One reason I chose to pursue an MFA was for its rigor and due dates. I got really tired of making up my own assignments. Now I have lots of pages of new fiction due each month. I had the smallest panic my first week back in Korea when I thought about how to manage the process while also covering a maternity leave and then decided that no one dies if I teach well or even adequately (rather than spectacularly), but I don’t want to squander this MFA. I think teachers aren’t supposed to admit to doing enough. We’re supposed to froth inspiration. But I trust my teaching ability and care, and know that I can guide this group for the next few months without ruining my sleep or neglecting my own creative work. I shared this with a colleague who said it was great, that saying no to more for more feels good. My identity was entangled with my profession and I realized that when I left my own classroom and its warm circle of routine and rapport. Really I was headed this way, to let go teaching to pursue writing, but I didn’t know when: well, now.

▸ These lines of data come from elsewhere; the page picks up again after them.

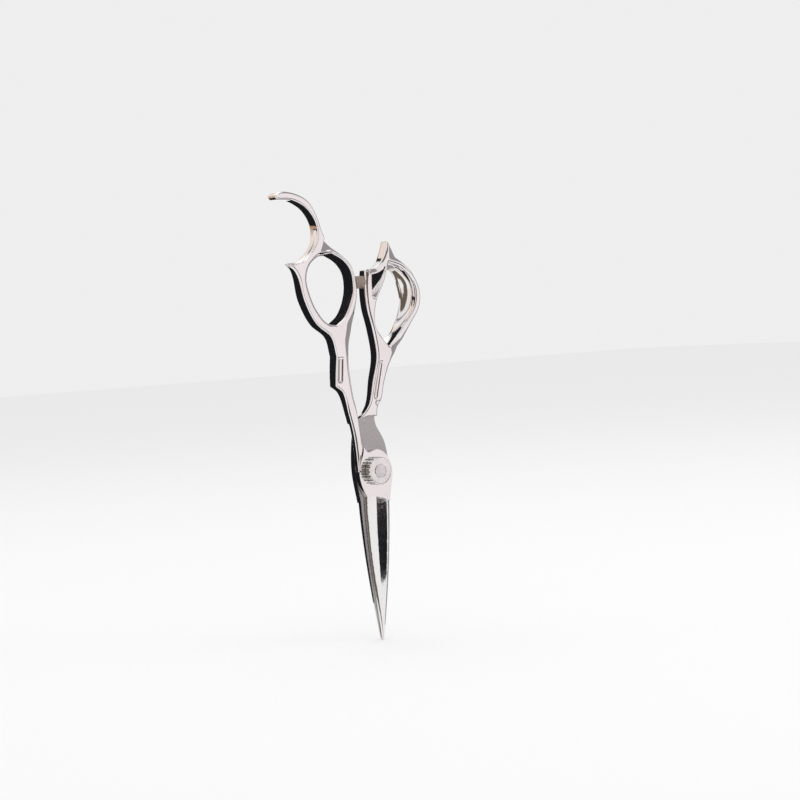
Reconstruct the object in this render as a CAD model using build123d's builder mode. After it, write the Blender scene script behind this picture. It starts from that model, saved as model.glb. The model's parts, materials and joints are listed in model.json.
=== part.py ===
"""Hair cutting shears with offset rings and a finger rest, standing points down.

The pivot axis is the Y axis. The origin lies on it, in the plane where the two halves ride on
each other. +Z runs along the closed blades towards the rings and -Y is the side with the tension
dial. A depth called "front" is measured from the riding plane towards -Y.
"""

from build123d import *
import os

# --- driving dimensions, mm ---------------------------------------------------------------------
HANDLE_DEPTH = 6.0  # rings and shanks, front to back
PLATE_FRONT = 2.45  # outer face of each half round the pivot
RIDE_GAP = 0.05  # from the riding plane to each half's inner face
STEP_RADIUS = 21.0  # the handles reach across the riding plane only outside this radius
SHANK_TAPER_TOP = 43.0  # height from which the shanks thin towards the pivot
SHANK_TAPER_END = 22.0
SHANK_INNER_END = 1.8  # how far a shank still crosses the riding plane at its lower end

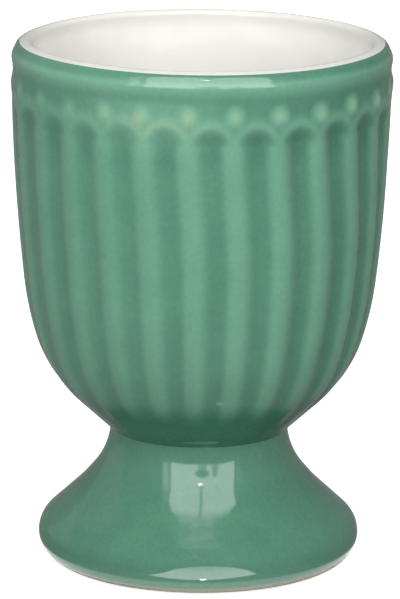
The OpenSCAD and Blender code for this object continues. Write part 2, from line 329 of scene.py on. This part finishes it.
# How thickly a glaze lies, from 0 to 1, with painted light and shade added in places. On the bowl it
# is thick in grooves and thin on what stands out.
evenCoat = 0.8
greenCoatAndShade = {
    "groove": 0.65,
    "ridge": 0.34,
    "ridgeHeights": (21, 25.5),
    "stripe": (-0.38, -0.14, 0.06, 0.42),   # across a ridge: where it thins, is thin, and thickens again; its sharp left edge is painted shade
    "crown": 0.85,             # how much of a ridge's thinness a crown has
    "crownPlace": (0.95, 0.25),             # its radius and its width, in crown reaches
    "crownHeights": (-0.5, 1.0),            # over the centres of the arches
    "crownTop": 0.05,          # how much thinner it is again on top of the crowns
    "crownTopHeights": (1.2, 2.4),
    "faintSide": (-38.0, 5.0),              # where ridges and grooves differ least
    "faintMean": 0.3,          # and what the stripes are drawn towards there
    "low": 0.86,               # painted shade on the bowl's underside, down to the crease
    "underShadeHeights": (22.2, 25.2),
    "arch": 0.1,               # painted shade: how much darker the grooves' round heads are, under the crowns
    "archShadeHeights": (-4.0, -0.5),            # over the centres of the arches
    "roll": 0.30,              # how much thinner it lies on the rolled rim
    "rollBelow": (1.6, 0.2),
    "edge": 0.3,               # and how much thicker again where it meets the white
    "edgeAbove": (0.5, 1.6),
    "thick": 0.13,             # painted shade: how much darker the coat is on one side
    "shadedSide": (62.0, 5.0),
    "thin": 0.22,              # how much paler it is round the arches and beads near the front
    "thinSide": (-14.0, 16.0),
    "thinFrom": (57.5, 62.5),
    "thinTo": (65.6, 66.8),
    "bead": 0.05,
    "beadShare": 0.85,         # how nearly the middle of a bead reaches that
}


def greenPoolAndShade(theta, z, side, reach, groove, dome, filled):
    # The thin stripe on a ridge has painted light on its right flank and painted shade on its left, so
    # it starts sharply and fades to the right. Over the arches' centres the crown takes the stripe's
    # place.
    layer, roll, overArch = greenCoatAndShade, rim["rollHeight"], z - flutes["archHeight"]
    start, full, fade, end = layer["stripe"]
    stripe = smooth(start, full, side) * (1 - smooth(fade, end, side))
    middle, width = layer["crownPlace"]
    crown = layer["crown"] * bell(reach - middle, width)
    stripe = stripe + (crown - stripe) * smooth(*layer["crownHeights"], overArch)
    # painted shade on the bowl's underside
    base = layer["groove"] + (layer["low"] - layer["groove"]) * (1 - smooth(*layer["underShadeHeights"], z))
    faint = 1 - flutes["filled"] * nearSide(theta, *layer["faintSide"])
    drawn = layer["faintMean"] + (stripe - layer["faintMean"]) * faint
    pooled = base - (layer["groove"] - layer["ridge"]) * drawn * smooth(*layer["ridgeHeights"], z)
    pooled = pooled - layer["crownTop"] * stripe * smooth(*layer["crownTopHeights"], overArch)
    # painted shade in the grooves' round heads
    pooled = pooled + layer["arch"] * groove * smooth(*layer["archShadeHeights"], overArch)
    low, high = layer["rollBelow"]
    pooled = pooled - layer["roll"] * smooth(roll - low, roll - high, z)
    low, high = layer["edgeAbove"]
    pooled = pooled + layer["edge"] * smooth(roll + low, roll + high, z)
    # painted shade darkens one side
    pooled = pooled + layer["thick"] * nearSide(theta, *layer["shadedSide"])
    thin = layer["thin"] * nearSide(theta, *layer["thinSide"])
    pooled = pooled - thin * smooth(*layer["thinFrom"], z) * (1 - smooth(*layer["thinTo"], z))
    return pooled + (layer["bead"] - pooled) * dome * layer["beadShare"] * filled


def moulding(theta, r, z):
    # Height of the pattern over the plain wall, and how thickly the glaze lies there, with painted light
    # and shade. A flute's section is a raised cosine of the distance from its middle line, and the glaze
    # fills it more on the left.
    w = patternTurn(theta, z) / pitch
    flute, reach = fluteAt(w, z)
    bead, side, dome = beadAt(w, r, z)
    groove = raisedCosine(np.clip(reach, 0, 1) ** flutes["grooveSharpness"])
    filled = 1 - flutes["filled"] * nearSide(theta, *flutes["filledSide"])
    crisp = 1 + flutes["crisp"] * nearSide(theta, *flutes["crispSide"])
    depth = np.interp(z, *zip(*flutes["depths"])) * depthChange[flute] * filled * crisp
    height = -depth * groove - rim["bandDepth"] * bandAt(reach, z) + dome * beadRise[bead]
    return height, np.clip(greenPoolAndShade(theta, z, side, reach, groove, dome, filled), 0, 1)


def plain(theta, r, z):
    # No pattern, under an even coat
    return np.zeros_like(theta + z), np.full_like(theta + z, evenCoat)


footCoatThickness = {
    "coat": 0.75,
    "edge": 0.4,               # how much thinner it is at the bare ring
    "edgeAbove": (0.3, 3.2),
    "neck": 0.1,               # how much thinner it is at the neck
    "neckHeights": (11.0, 15.0),
}


def footCoat(theta, r, z):
    # An even coat, thinner towards the bare ring and a little at the neck
    layer = footCoatThickness
    low, high = layer["edgeAbove"]
    pooled = layer["coat"] - layer["edge"] * (1 - smooth(bareHeight + low, bareHeight + high, z))
    pooled = pooled - layer["neck"] * smooth(*layer["neckHeights"], z)
    return np.zeros_like(theta + z), pooled + 0 * theta


whiteLayerAndShade = {
    # painted shade greys the white lower in the bowl, and painted light brightens it just under the rim
    "shadedLow": 0.5,
    "full": 1.0,
    "shadeBelow": (9.0, 3.0),   # how far below the rim it goes from the painted shade to the painted light
    "lip": 0.55,
    "lipBelow": (2.4, 0.4),
}


def whiteCoatAndShade(theta, r, z):
    # Thin over the lip, with painted light just inside it and painted shade a little further down
    layer = whiteLayerAndShade
    low, high = layer["shadeBelow"]
    more = layer["full"] - layer["shadedLow"]
    thick = layer["shadedLow"] + more * smooth(bowlHeight - low, bowlHeight - high, z)
    low, high = layer["lipBelow"]
    thick = thick + (layer["lip"] - thick) * smooth(bowlHeight - low, bowlHeight - high, z)
    return np.zeros_like(theta + z), thick + 0 * theta


outOfRound = {
    # how far, how many times round, where it starts, and the height that turns it by a radian
    "waves": [(0.04, 2, 0.7, 40), (0.02, 3, 0.0, -17), (0.01, 7, 0.0, 6)],
    "inwards": 0.07,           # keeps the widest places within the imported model
    "axisRadius": 3.0,         # nearer to the axis than this it fades out
}


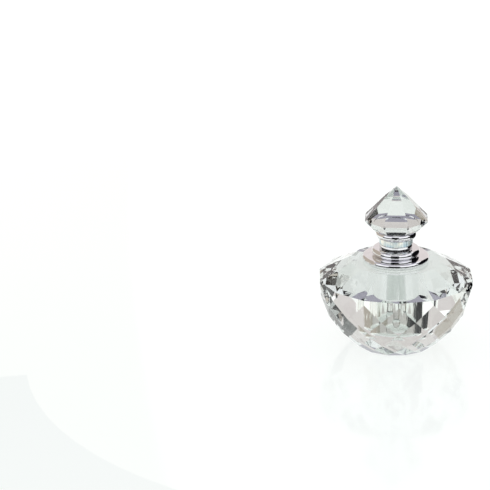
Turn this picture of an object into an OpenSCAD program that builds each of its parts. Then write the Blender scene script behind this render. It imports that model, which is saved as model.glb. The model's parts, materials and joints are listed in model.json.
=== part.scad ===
// Cut-crystal perfume bottle: a faceted bowl with a drilled well, a chromed neck collar, and a screw stopper
// that carries a diamond-shaped crystal finial above and a glass dauber below.
// Millimetres, +Z up. The origin is the middle of the flat base. The front of the bottle faces -Y.

/* [Crystal body] */
// Radius of the girdle, the widest rim, to its corners
girdle_r = 31.3; // [30:0.1:34]
// Height of the girdle above the base
girdle_z = 28.5; // [27:0.5:32]
// Number of facets in each row round the crystal
facet_count = 14; // [12:1:16]
// Angle of the first facet corner from the front
crystal_turn = 3; // [0:1:25]
// Height of the short upright edges under the girdle
rim_drop = 2.0; // [1.5:0.1:3]
// How much the rows of lozenges shorten towards the base
row_taper = 0.38; // [0.3:0.01:0.45]
// Height of the flat table above the girdle
crown_h = 6.8; // [6:0.1:7.5]
// Radius of the flat table to its corners
table_r = 18.4; // [16:0.1:20]
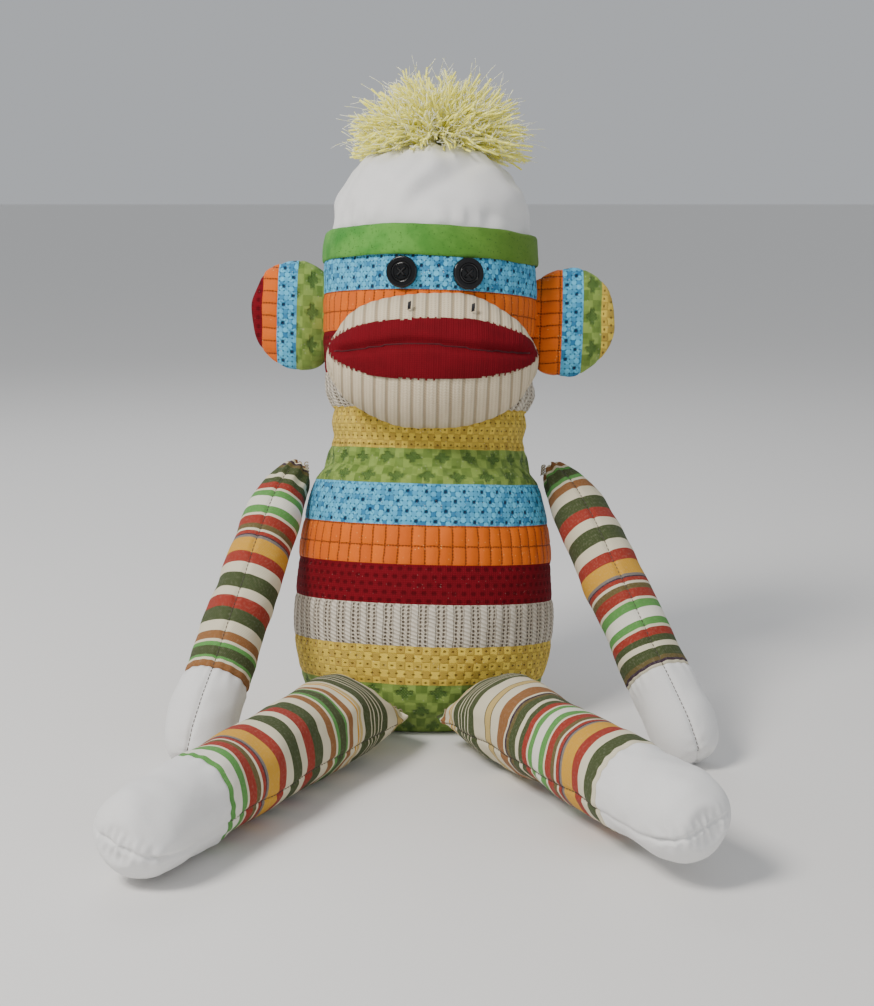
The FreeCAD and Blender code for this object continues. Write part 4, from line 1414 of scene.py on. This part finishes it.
def build_pompom():
    rng = np.random.default_rng(11)
    low, high = body_span("pompom")
    centre = (low + high) / 2
    centre[2] = TUBE_HEIGHT + 5
    half = np.array([(high[0] - low[0]) / 2 * 1.07, (high[1] - low[1]) / 2, high[2] - centre[2] + 7])
    centre[0] += 2.0
    centre[2] -= 3.0
    core = Cloth("yarn_core", rough=0.8, sheen=0.4)
    tone = core.noise(0.35, 2.0)
    shade = core.mix(tone.step(0.35, 0.65), (1.0, 0.92, 0.12), (1.0, 0.98, 0.30))
    core_mat = core.finish(shade, tone, 0.3, 0.3)
    # painted highlight: the fibres are coloured pale, up to near-white, for the glints on the yarn
    glint = Cloth("yarn_fibre_painted_glints", rough=0.35, sheen=0.2, spec=0.6)
    tone = glint.noise(0.25, 1.0)
    shade = glint.mix(tone.step(0.4, 0.6), (1.0, 0.97, 0.36), (1.0, 1.0, 0.85))
    fibre_mat = glint.finish(shade, tone, 0.1, 0.1)
    strands, radii, fibres, fibre_radii = [], [], [], []
    for _ in range(STRANDS):
        # directions spread over a dome that also hangs a little below its middle
        way, flat = dome_way(rng, -0.32)
        reach = rng.uniform(0.66, 0.97)
        scale = half if way[2] > 0 else np.array([half[0], half[1], 34.0])
        tip = centre + way * scale * reach
        t = np.linspace(0, 1, 9)[:, None]
        start = centre + np.array([way[0] * 5, way[1] * 5, -1.5])
        bend = rng.normal(size=3) * np.array([4.0, 4.0, 2.5])
        path = start + (tip - start) * t + bend * (t * (1 - t)) * 2.4
        path[:, 2] += 7.0 * flat * (t * (1 - t))[:, 0] - 2.0 * flat * (t[:, 0] ** 2)
        path += rng.normal(size=path.shape) * 0.35
        # stay above the hat
        for row in path:
            share = np.hypot(row[0] / (0.80 * TUBE_WIDE), row[1] / (0.95 * TUBE_DEEP))
            roof = TUBE_HEIGHT - 46 * (1 - math.sqrt(max(0.0, 1 - min(share, 1.0) ** 2))) + 1.6
            row[2] = max(row[2], roof)
        strands.append(to_world(path))
        radii.append(np.linspace(0.75, 0.55, 9) * rng.uniform(0.75, 1.3))
        for _ in range(FIBRES_PER_STRAND):
            place = rng.uniform(0.2, 1.0)
            spot = np.array([np.interp(place, t[:, 0], path[:, a]) for a in range(3)])
            along = unit(path[-1] - path[0])
            across = unit(np.cross(along, rng.normal(size=3)))
            lean = unit(across + along * rng.uniform(0.2, 1.2))
            length = rng.uniform(3.5, 8.5) * (0.6 + 0.4 * place)
            s = np.linspace(0, 1, 4)[:, None]
            hair = spot + lean * length * s + along * length * 0.25 * s**2
            hair[:, 2] = np.maximum(hair[:, 2], low[2] - 1)
            fibres.append(to_world(hair))
            fibre_radii.append(rng.uniform(0.12, 0.26))
    # a few long stray wisps
    for _ in range(WISPS):
        way, _ = dome_way(rng, -0.1)
        tip = centre + way * half * rng.uniform(1.0, 1.14)
        t = np.linspace(0, 1, 8)[:, None]
        base = centre + way * half * 0.5
        path = base + (tip - base) * t + rng.normal(size=3) * 5.0 * t * (1 - t) * 2
        fibres.append(to_world(path))
        fibre_radii.append(0.13)
    yarn = tubes("pompom_yarn", strands, radii, 5, [core_mat])
    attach(yarn, "head")
    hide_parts("pompom")
    hairs = tubes("pompom_fibres", fibres, fibre_radii, 3, [fibre_mat])
    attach(hairs, "head")
    # the wrapped thread that ties the yarn together
    tie_low, tie_high = body_span("pompom_tie")
    middle = (tie_low + tie_high) / 2
    wide = (tie_high[0] - tie_low[0]) / 2 - 0.5
    t = np.linspace(0, 1, 160)
    turn = t * TAU * 5
    wrap = np.column_stack([middle[0] + wide * np.cos(turn), middle[1] + wide * np.sin(turn),
                            tie_low[2] + 0.5 + (tie_high[2] - tie_low[2] - 1) * t])
    tie = tubes("pompom_wrap", [to_world(wrap)], [0.5], 6, [core_mat])
    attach(tie, "head")
    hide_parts("pompom_tie")


build_pompom()

# ---------------------------------------------------------------- floor, light, camera

FLOOR_HALF = 30.0
FLOOR_COLOUR = (0.80, 0.785, 0.765, 1)
SKY_COLOUR = (0.84, 0.87, 0.91, 1)
SKY_STRENGTH = 0.55
WARM, COOL = (1.0, 0.965, 0.92), (0.93, 0.96, 1.0)
# name, place in metres, watts, width, colour; all of them point at the toy's chest
LIGHTS = [
    ("key", (-0.95, -0.95, 1.45), 34.0, 0.55, WARM), ("fill", (0.5, -1.6, 0.5), 3.0, 1.0, COOL),
    ("back", (-0.4, 1.1, 1.3), 6.0, 0.9, COOL),
]
LIGHT_TARGET = (0, -0.03, 0.16)
CAMERA_PLACE = (0.0096, -1.046, 0.314)
CAMERA_PITCH = 80      # degrees up from straight down
CAMERA_LENS = 64.4
CAMERA_SENSOR = 36


def build_floor():
    size = FLOOR_HALF
    mesh = bpy.data.meshes.new("floor")
    corners = [(-size, -size, 0), (size, -size, 0), (size, size, 0), (-size, size, 0)]
    mesh.from_pydata(corners, [], [(0, 1, 2, 3)])
    floor = bpy.data.objects.new("floor", mesh)
    bpy.context.scene.collection.objects.link(floor)
    mat = bpy.data.materials.new("floor_pale")
    mat.use_nodes = True
    bsdf = mat.node_tree.nodes["Principled BSDF"]
    bsdf.inputs["Base Color"].default_value = FLOOR_COLOUR
    bsdf.inputs["Roughness"].default_value = 0.7
    mesh.materials.append(mat)


def build_lights():
    world = bpy.data.worlds.new("studio")
    world.use_nodes = True
    sky = world.node_tree.nodes["Background"]
    sky.inputs["Color"].default_value = SKY_COLOUR
    sky.inputs["Strength"].default_value = SKY_STRENGTH
    bpy.context.scene.world = world
    for name, place, power, side, colour in LIGHTS:
        light = bpy.data.lights.new(name, "AREA")
        light.energy = power
        light.size = side
        light.color = colour
        obj = bpy.data.objects.new(name, light)
        obj.location = place
        obj.rotation_euler = (Vector(LIGHT_TARGET) - Vector(place)).to_track_quat("-Z", "Y").to_euler()
        bpy.context.scene.collection.objects.link(obj)


def build_camera():
    camera = bpy.data.cameras.new("camera")
    camera.sensor_width = CAMERA_SENSOR
    camera.lens = CAMERA_LENS
    obj = bpy.data.objects.new("camera", camera)
    obj.location = CAMERA_PLACE
    obj.rotation_euler = (math.radians(CAMERA_PITCH), 0, 0)
    bpy.context.scene.collection.objects.link(obj)
    bpy.context.scene.camera = obj


build_floor()
build_lights()
build_camera()
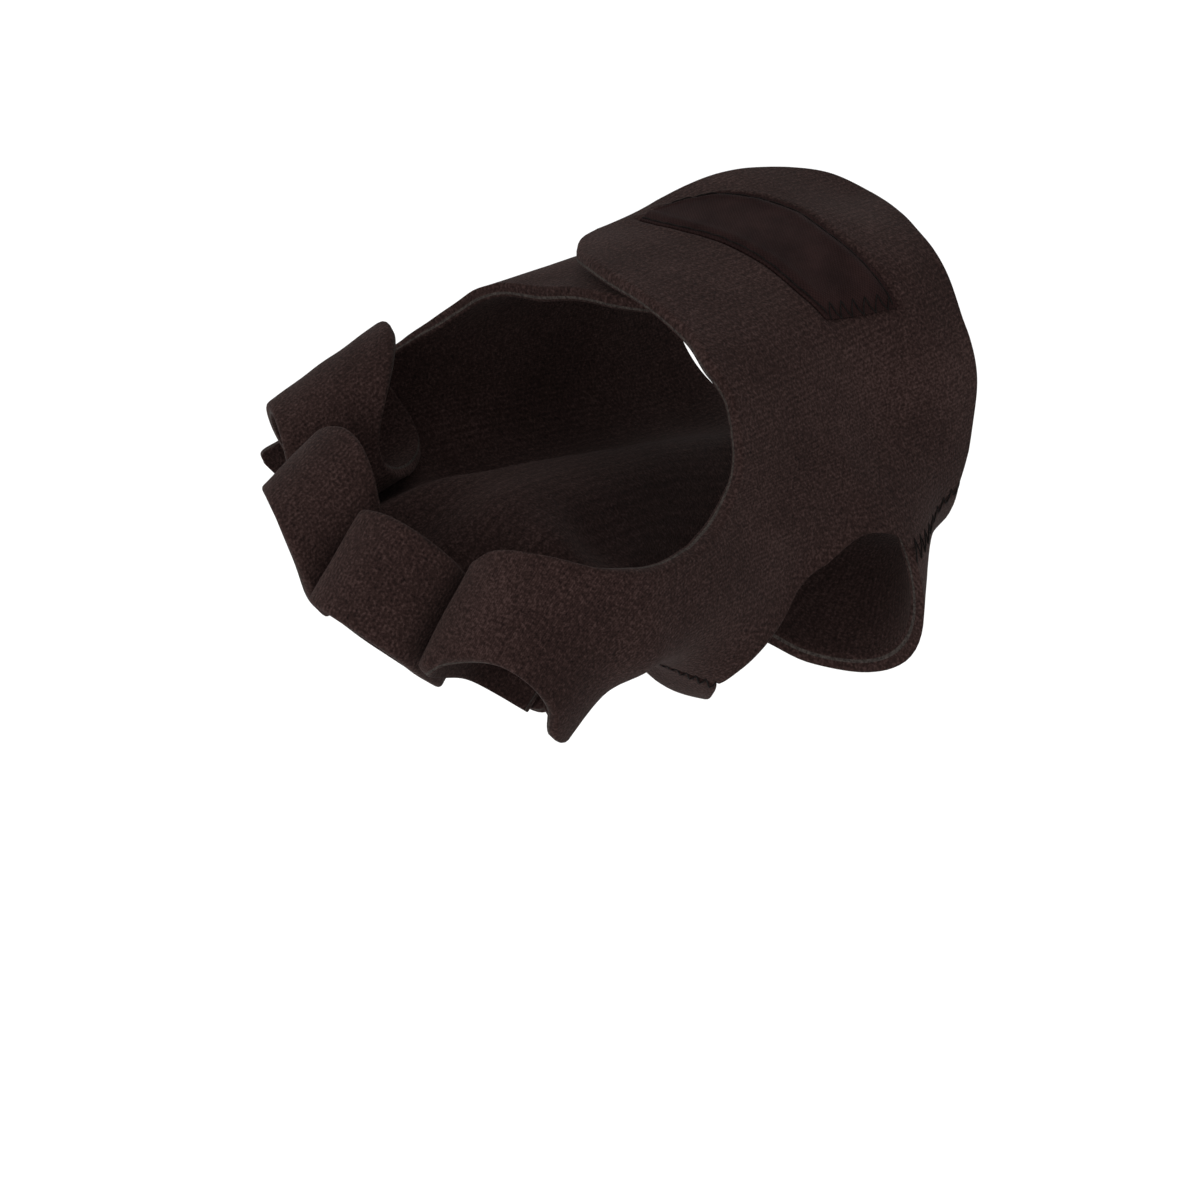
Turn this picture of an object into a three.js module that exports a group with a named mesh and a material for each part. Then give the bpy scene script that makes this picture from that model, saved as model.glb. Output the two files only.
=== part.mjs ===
// Open-back weightlifting glove for a right hand, in the form it has when worn, palm down.
// Millimetres and degrees. The origin is the centre of the wrist: +X towards the thumb,
// +Y up the forearm, +Z out of the back of the hand.
import * as THREE from "three";

// Sizes of the form that the glove is shaped to.
const palmLength = 86; // wrist centre to middle knuckle
const palmWidth = 61; // index knuckle to little knuckle
const palmDepth = 30; // scale of the heights above and below the wrist centre
const fingerWidth = 24; // scale of every round section
const fleshBlend = 3; // softness of the blend where two limbs meet

// Sizes of the cloth and of what is sewn on it.
const wall = 2.5;
const skinGap = 0.3; // form to the inner face of the cloth
const layerGap = 0.3; // one layer to the next
const seamGap = 0.5; // edge to edge where two sheets are butted and sewn
const hookThickness = 1;
const hookWidth = 40;
const labelThickness = 0.6;
const thumbHoleReach = 0.53; // how far the thumb opening runs into the palm, as a share of the palm's length

// Turns round the wrist: 0 is the thumb side, 90 the back, 180 the little-finger side, -90 the palm.
const tabEndTurn = 59;
const flapEndTurn = 105;
const flapRise = 23; // turn over which the flap climbs onto the tab
const hookTurns = [70, 94];
const thumbSeamTurn = -24;
const palmTurn = -97;

const ringCells = 30;
const ringColumns = 3;

// Fingers, from the knuckle to the middle joint: knuckle place, length and the widths at both ends
// are shares of the form's sizes. near and far are the loop's edges on that length: a middle value,
// then what goes with cos t, sin t, cos 2t and sin 2t (cos t and cos 2t for far), t being the turn
// round the finger from its thumb side.
const fingers = {
  index: { knuckle: [0.41, -0.95, 0.1], length: 0.52, flex: 43, spread: 5, base: 0.525, tip: 0.46,
    near: [0.3, 0, 0, 0, 0], far: [0.72, 0, 0] },
  middle: { knuckle: [0.05, -1, 0.2], length: 0.58, flex: 44, spread: 5, base: 0.51, tip: 0.45,
    near: [0.34, 0, 0, 0.02, 0], far: [0.7, 0.02, 0] },
  ring: { knuckle: [-0.265, -0.92, 0.08], length: 0.535, flex: 24, spread: -1, base: 0.44, tip: 0.36,
    near: [0.368, 0.005, 0, 0.061, 0.018], far: [0.727, 0.107, 0] },
  little: { knuckle: [-0.58, -0.8, -0.12], length: 0.43, flex: 22, spread: -13, base: 0.42, tip: 0.35,
    near: [0.03, 0.171, -0.046, 0.078, 0], far: [0.627, 0.085, 0.022] },
};
const fingerOrder = ["index", "middle", "ring", "little"];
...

This is what my writing looks like: on the flight back to Korea I sketched out two story ideas. I love note drafting. For the first few days back I steadied myself at school and continued to roll around a story, started drafting in my notebook. Then I parked myself last weekend for a couple of hours and typed. I thought I must be halfway to a page count. I was about a fifth of the way. Think of the birds. Midweek I got bogged by how to write one part of the story so I just typed LEAP and then wrote another block of story. All of this gets rearranged or removed or rewritten anyway. Yesterday I drafted a piece of flash fiction alongside the creative writing class and today I typed that up with light revision, to add it to my page count – flash pieces are like little pep talks: look what you can do! Then I wrote a lovely scene for the story at hand, a return to Colombia, the town a mash of two places Justin and I visited when Claire was a baby. It’s a little like going back which is nice on this dead winter day.

And this work is so much fun. Absolutely pleased to be aggressively drafting.